### What is asked
Pick every line from the data that holds the word "code".

### Source data
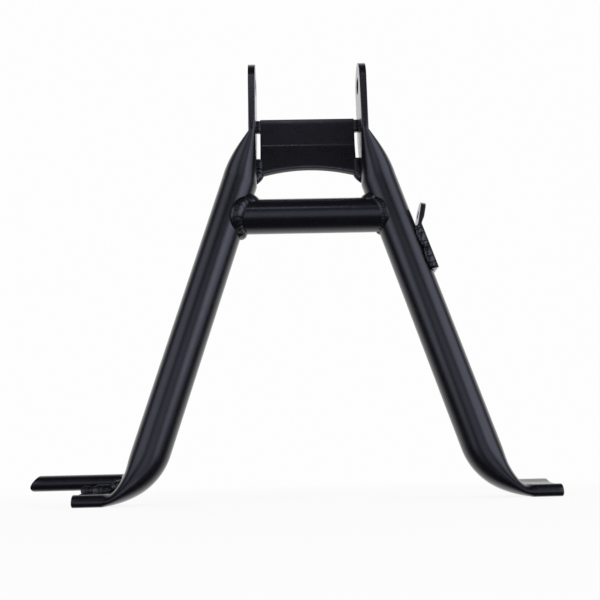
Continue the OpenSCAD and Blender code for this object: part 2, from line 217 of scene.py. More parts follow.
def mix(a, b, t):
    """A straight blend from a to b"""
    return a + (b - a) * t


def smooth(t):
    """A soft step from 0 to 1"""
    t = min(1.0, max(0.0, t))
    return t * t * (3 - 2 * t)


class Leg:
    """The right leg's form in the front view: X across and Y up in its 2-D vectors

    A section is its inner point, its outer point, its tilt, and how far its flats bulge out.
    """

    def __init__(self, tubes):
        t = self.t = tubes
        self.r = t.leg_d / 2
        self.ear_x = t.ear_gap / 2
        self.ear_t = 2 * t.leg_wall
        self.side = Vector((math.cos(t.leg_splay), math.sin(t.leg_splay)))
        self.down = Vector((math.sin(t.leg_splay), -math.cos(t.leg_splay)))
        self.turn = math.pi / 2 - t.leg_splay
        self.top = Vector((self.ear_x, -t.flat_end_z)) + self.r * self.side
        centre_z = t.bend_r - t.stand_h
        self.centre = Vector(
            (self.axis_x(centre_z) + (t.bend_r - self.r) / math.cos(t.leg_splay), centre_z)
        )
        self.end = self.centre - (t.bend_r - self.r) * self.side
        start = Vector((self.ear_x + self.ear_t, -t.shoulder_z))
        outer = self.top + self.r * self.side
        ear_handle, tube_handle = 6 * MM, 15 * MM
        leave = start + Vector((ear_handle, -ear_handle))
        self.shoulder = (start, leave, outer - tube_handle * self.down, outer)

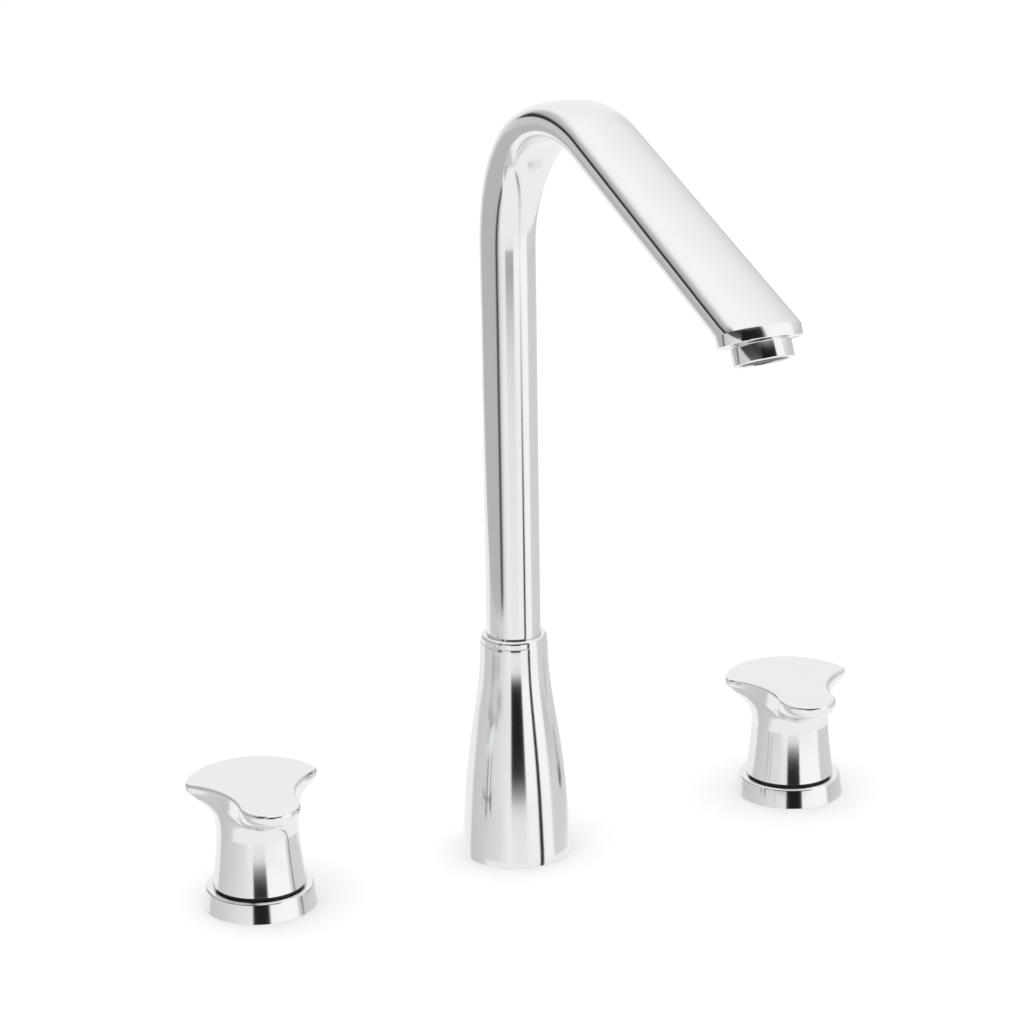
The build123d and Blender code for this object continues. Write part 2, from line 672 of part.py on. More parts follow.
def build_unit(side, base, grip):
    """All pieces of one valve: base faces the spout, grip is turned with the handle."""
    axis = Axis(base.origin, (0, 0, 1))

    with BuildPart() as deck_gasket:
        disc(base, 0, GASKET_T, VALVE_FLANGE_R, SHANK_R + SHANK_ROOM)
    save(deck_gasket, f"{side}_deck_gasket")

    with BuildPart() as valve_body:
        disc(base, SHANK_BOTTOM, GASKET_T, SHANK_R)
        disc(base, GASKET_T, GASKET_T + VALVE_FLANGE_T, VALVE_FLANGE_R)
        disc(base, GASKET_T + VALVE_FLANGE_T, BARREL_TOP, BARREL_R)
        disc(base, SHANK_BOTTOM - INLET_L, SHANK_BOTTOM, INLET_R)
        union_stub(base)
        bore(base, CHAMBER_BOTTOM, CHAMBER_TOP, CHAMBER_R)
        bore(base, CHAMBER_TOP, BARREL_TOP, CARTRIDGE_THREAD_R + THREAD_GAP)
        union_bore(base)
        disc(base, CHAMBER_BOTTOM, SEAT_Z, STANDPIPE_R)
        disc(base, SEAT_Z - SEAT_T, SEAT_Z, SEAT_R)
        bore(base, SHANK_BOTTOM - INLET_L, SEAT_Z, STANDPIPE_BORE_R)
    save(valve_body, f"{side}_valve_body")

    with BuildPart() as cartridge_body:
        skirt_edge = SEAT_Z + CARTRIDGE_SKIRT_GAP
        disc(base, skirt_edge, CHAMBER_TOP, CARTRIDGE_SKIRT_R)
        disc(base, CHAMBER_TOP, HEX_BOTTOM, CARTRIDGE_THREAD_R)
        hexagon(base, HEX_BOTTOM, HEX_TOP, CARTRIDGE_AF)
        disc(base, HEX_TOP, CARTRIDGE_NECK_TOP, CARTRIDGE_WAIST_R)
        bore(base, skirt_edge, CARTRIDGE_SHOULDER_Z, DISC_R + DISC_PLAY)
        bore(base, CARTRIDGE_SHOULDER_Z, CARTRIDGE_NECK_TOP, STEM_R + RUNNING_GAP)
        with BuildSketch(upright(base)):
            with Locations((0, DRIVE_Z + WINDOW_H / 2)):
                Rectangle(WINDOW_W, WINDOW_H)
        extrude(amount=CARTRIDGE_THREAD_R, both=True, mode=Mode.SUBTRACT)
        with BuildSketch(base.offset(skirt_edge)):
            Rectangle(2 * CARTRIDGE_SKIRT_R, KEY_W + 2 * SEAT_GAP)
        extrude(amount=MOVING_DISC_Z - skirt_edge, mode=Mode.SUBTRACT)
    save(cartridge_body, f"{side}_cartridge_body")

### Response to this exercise
Continue the OpenSCAD and Blender code for this object: part 2, from line 217 of scene.py. More parts follow.
The build123d and Blender code for this object continues. Write part 2, from line 672 of part.py on. More parts follow.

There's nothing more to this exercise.